**Exercise description**
The listing below holds a line with "Recreate this object" and a later line with "joint_gap = 0.3". Write out those two lines and every line between them, exactly, and nothing else.

**Material for this task**
————

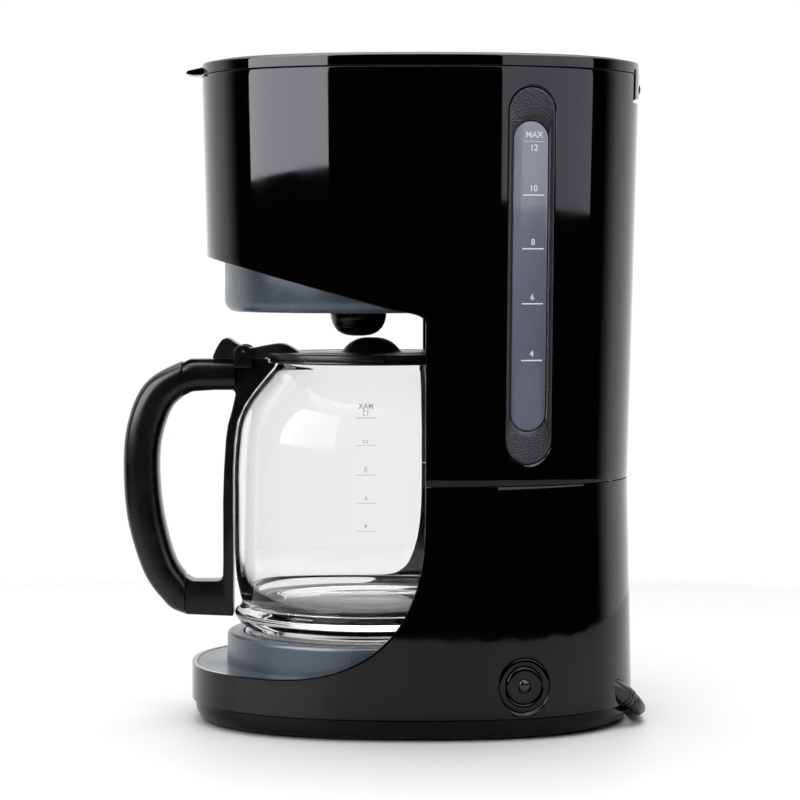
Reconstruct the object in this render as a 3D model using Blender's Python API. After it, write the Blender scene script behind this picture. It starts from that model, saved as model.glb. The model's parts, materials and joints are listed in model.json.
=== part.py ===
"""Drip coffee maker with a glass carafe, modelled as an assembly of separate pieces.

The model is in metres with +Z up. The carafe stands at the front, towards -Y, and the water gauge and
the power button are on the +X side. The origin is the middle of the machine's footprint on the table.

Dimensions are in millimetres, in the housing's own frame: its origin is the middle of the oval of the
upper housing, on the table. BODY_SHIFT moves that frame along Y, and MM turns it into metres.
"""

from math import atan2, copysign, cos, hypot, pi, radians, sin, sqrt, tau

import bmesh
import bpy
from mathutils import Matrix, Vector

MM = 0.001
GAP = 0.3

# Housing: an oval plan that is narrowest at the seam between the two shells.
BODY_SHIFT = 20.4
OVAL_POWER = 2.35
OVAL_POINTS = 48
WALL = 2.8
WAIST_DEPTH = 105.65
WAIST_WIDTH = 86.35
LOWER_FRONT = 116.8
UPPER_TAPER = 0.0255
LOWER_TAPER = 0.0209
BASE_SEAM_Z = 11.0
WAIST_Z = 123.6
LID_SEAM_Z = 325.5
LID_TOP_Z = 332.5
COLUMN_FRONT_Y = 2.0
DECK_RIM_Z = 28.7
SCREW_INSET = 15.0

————

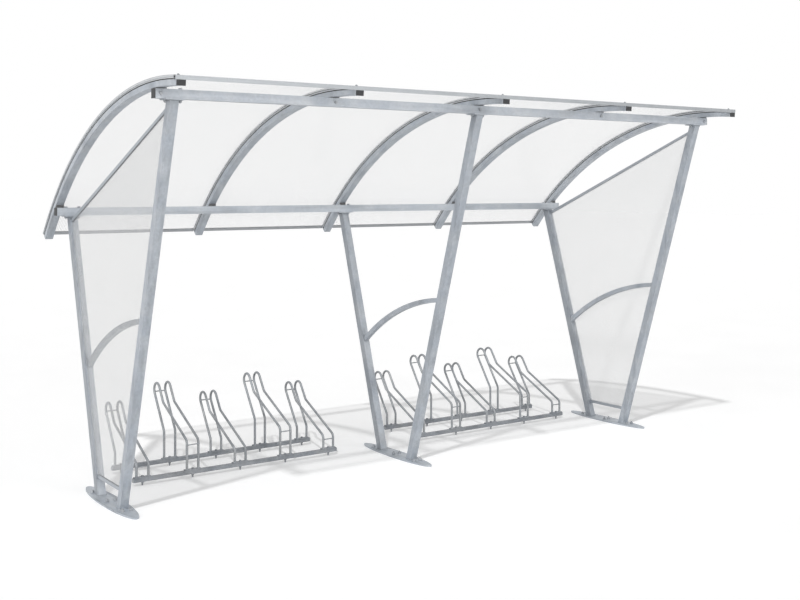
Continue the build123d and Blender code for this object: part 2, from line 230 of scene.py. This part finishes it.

————

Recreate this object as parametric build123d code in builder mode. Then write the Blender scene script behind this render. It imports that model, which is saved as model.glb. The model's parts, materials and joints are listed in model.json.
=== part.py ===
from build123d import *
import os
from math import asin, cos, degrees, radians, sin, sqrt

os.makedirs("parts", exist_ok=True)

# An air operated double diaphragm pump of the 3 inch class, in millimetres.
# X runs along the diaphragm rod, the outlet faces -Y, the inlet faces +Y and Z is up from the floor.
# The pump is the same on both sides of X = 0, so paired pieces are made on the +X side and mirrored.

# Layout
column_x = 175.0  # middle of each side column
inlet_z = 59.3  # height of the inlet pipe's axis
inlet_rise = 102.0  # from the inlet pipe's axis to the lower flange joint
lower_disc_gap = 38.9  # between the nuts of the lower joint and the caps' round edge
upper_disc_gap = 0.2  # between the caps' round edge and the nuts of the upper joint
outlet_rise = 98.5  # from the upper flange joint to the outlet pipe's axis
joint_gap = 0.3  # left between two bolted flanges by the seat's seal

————

**Result of this task**
Recreate this object as parametric build123d code in builder mode. Then write the Blender scene script behind this render. It imports that model, which is saved as model.glb. The model's parts, materials and joints are listed in model.json.
=== part.py ===
from build123d import *
import os
from math import asin, cos, degrees, radians, sin, sqrt

os.makedirs("parts", exist_ok=True)

# An air operated double diaphragm pump of the 3 inch class, in millimetres.
# X runs along the diaphragm rod, the outlet faces -Y, the inlet faces +Y and Z is up from the floor.
# The pump is the same on both sides of X = 0, so paired pieces are made on the +X side and mirrored.

# Layout
column_x = 175.0  # middle of each side column
inlet_z = 59.3  # height of the inlet pipe's axis
inlet_rise = 102.0  # from the inlet pipe's axis to the lower flange joint
lower_disc_gap = 38.9  # between the nuts of the lower joint and the caps' round edge
upper_disc_gap = 0.2  # between the caps' round edge and the nuts of the upper joint
outlet_rise = 98.5  # from the upper flange joint to the outlet pipe's axis
joint_gap = 0.3  # left between two bolted flanges by the seat's seal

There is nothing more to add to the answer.